Gökçen Ataman’ın kendi deyimi ile malzeme olarak bulduğu her şeyi kullanıp, yapmış olduğu heykeller 1950’den sonra başlayıp artarak devam eden süreçte kentlerde gecekondulaşmayı bir belgesel gibi sunuyor. Ataman, 1950’lerde köylerden kentlere göçün artmasının sonuçları olarak, insanların en temel ihtiyacı olan barınmayı sağlamak adına kentlerin merkeze uzak yerlerine bir gecede kondurulan bu yapıların minyatür birer yansımasını izleyicisi ile buluşturuyor. Sanatçı, eserlerin yapım aşamasında ciddi bir araştırma yapmış.
Küçük gecekondu evlere bakıldığında çok değil 20-30 yıl önceki İstanbul ve Ankara mahallelerinin birer yansımasını görmek mümkün. Tabii Gökçen Ataman Ankara doğumlu olduğu ve orada uzun süre yaşadığı için aslında tam olarak Ankara mahallelerinin birer yansımaları demek daha doğru olur. Ancak aynı dönüşüm ve değişimin İstanbul’da da olduğunu düşündüğümüzde eserlerden genel bir mahalle ve yapılaşma tarihi okumak mümkün duruyor. Mesela sergiyi gezerken öğrendim ki, henüz bitmeyen hemen hemen tüm inşaatlarda o yapı bitene kadar en tepede bir Türk bayrağı mutlaka asılı kalırmış. Yine Gökçen ile sohbetimiz sırasında eserlerinden yola çıkarak öğrendiğim kadarıyla yapılan gecekonduların ilk katından sonra atılan ve sadece temel olarak bırakılan fazlalıklar Türk aile yapısının “ oğlum/kızım evlenir bir kat daha çıkarım.” yansımasının önemli bir işaretiymiş. Bu sergide kentlerin dönüşümünü izlerken Türk aile yapısını da uzun uzun düşünmek mümkün.
Gecekonduların özensizce ve varlıksızlığı her yerinden okunur şekilde alelacele bir toprak parçasına kondurulması, barınmanın önemi, aile kavramının iç içeliği, o yokluğa rağmen çoluğun çocuğun geleceğini düşünerek yapının ucunu açık bırakmak ama belki de aynı zamanda Türk aile yapısının ne kadar sarmaşık gibi iç içe geçmiş olduğunu görmek, oğlanı/kızı kendi çevresinden başka bir yerde düşünememek ile bağdaştırıp Türk aile yapısında çocukların neden bağımsız ve birey olmakta güçlük çektiklerine kadar uzun bir düşünsel yolculuğa çıkabiliriz.

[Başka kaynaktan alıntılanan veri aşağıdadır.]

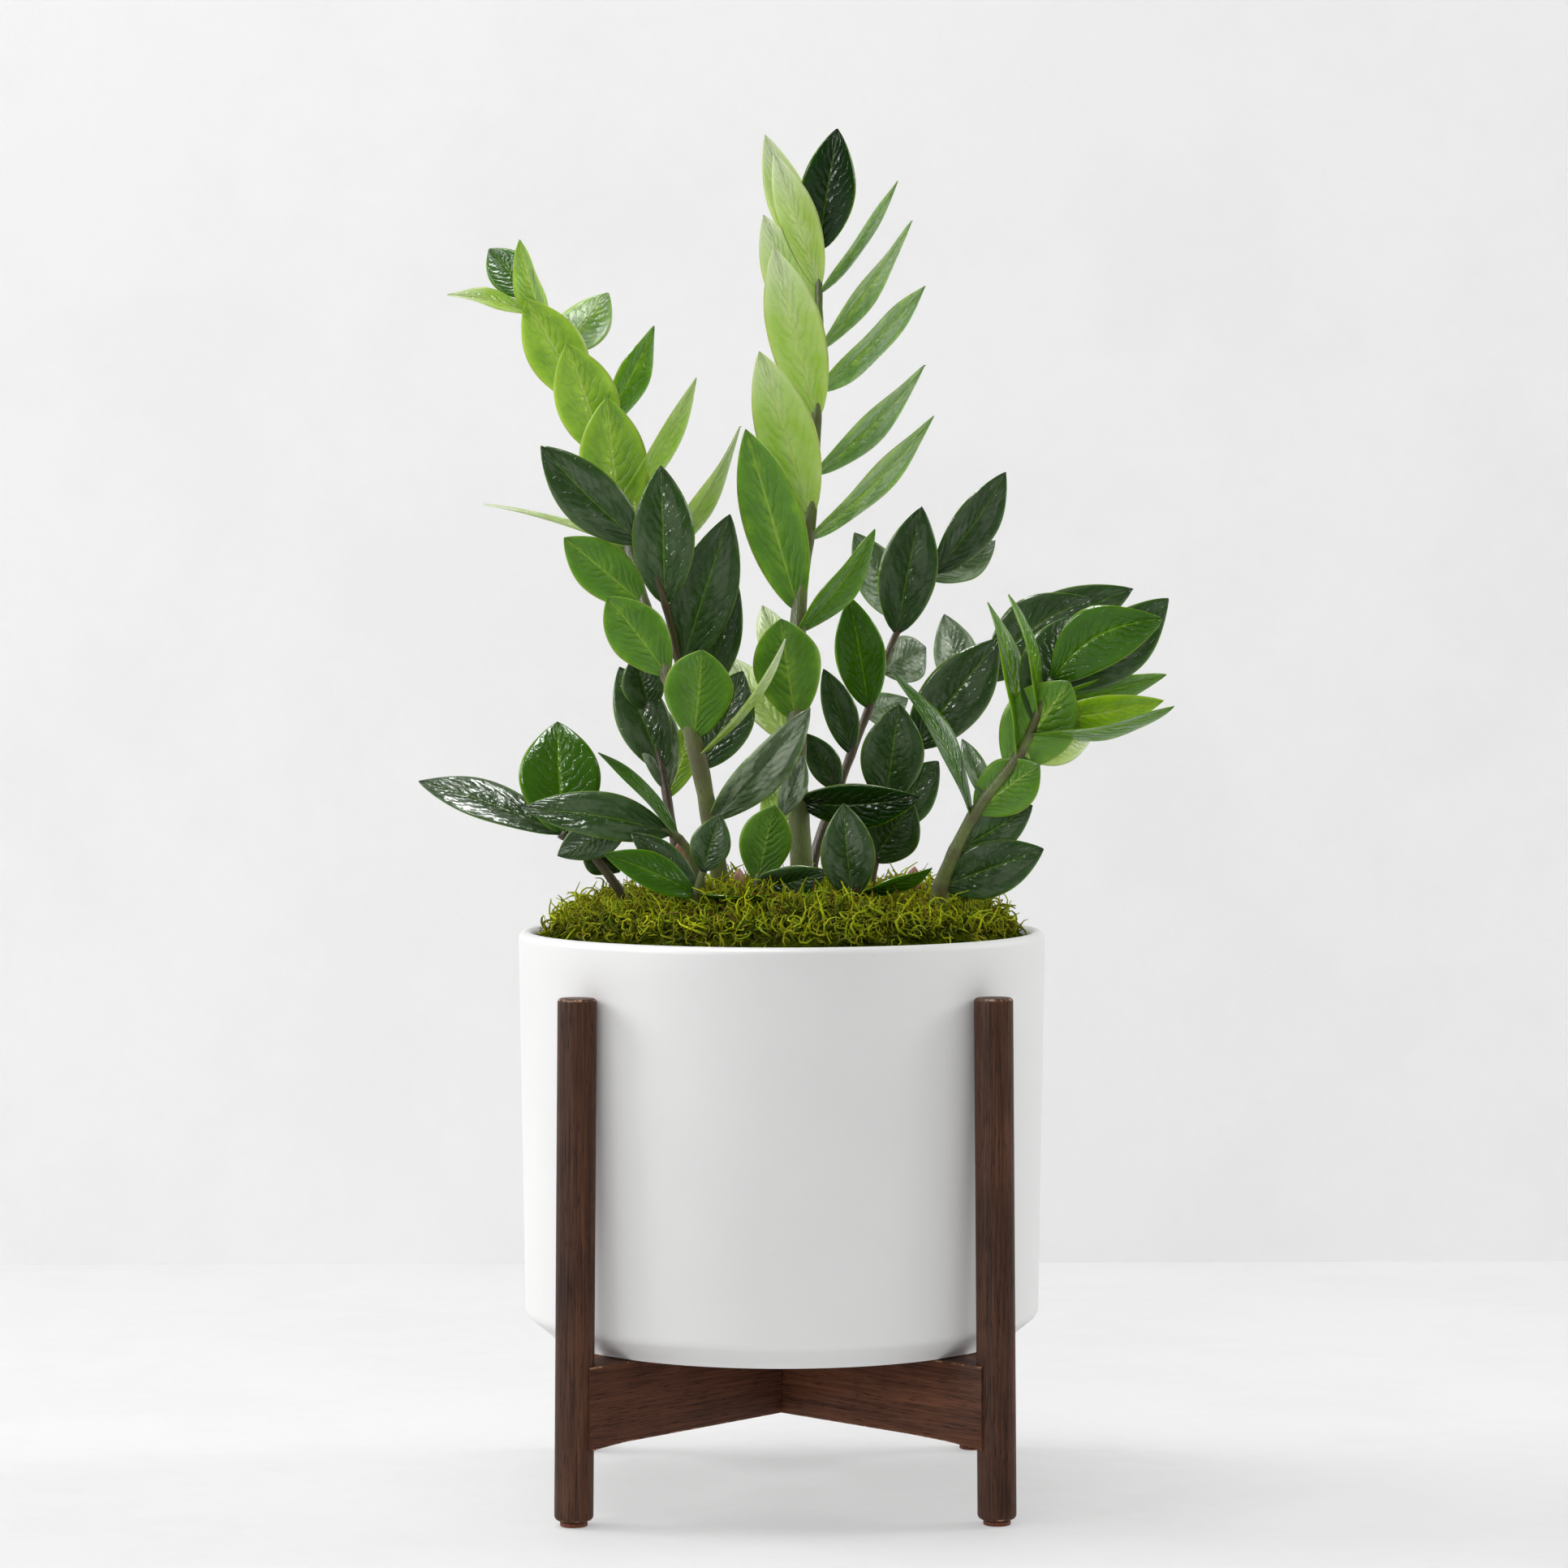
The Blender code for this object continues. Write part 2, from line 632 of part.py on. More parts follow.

Böyle bir serginin yaklaşık 130 yıllık tarihi olan bu konakta gerçekleşmesi ise aslında sanatçının kendi eserleri için en doğru mekanı bulduğunu gösteriyor. Bir yanda tarihi dokusu bozulmadan korunabilmiş Arnavutköy’de salınan bir konak bir yanda içerisinde sergilenen gecekondular, kaçak katlar. İkisi de birbirinin düşmanı belki de ancak ikisi de bir arada oldukça doğal ve samimi duruyor. Rezidanslaşmanın öncesinde ne olduğumuzu hatırlatıyor.
Sergiyi ziyaret ettiğimde sevgili Gökçen Ataman’ın gelecek çalışmaları ile ilgili projelerini de dinleme fırsatı buldum. Aynı disiplin üzerinden dikkat çekeceği daha çok konu var gibi gözüküyor. Bu yüzden bir süredir hiçbir sergide hissetmediğim “sanatçı acaba bu sefer bize ne sunacak” heyecanını tekrar yakalamak, kendisini sürekli tekrar eden sanat piyasasına bakıldığında oldukça sevindirici.
**Bu yazı 14 Aralık 2017 tarihinde Ek Dergi'de yayınlanmıştır.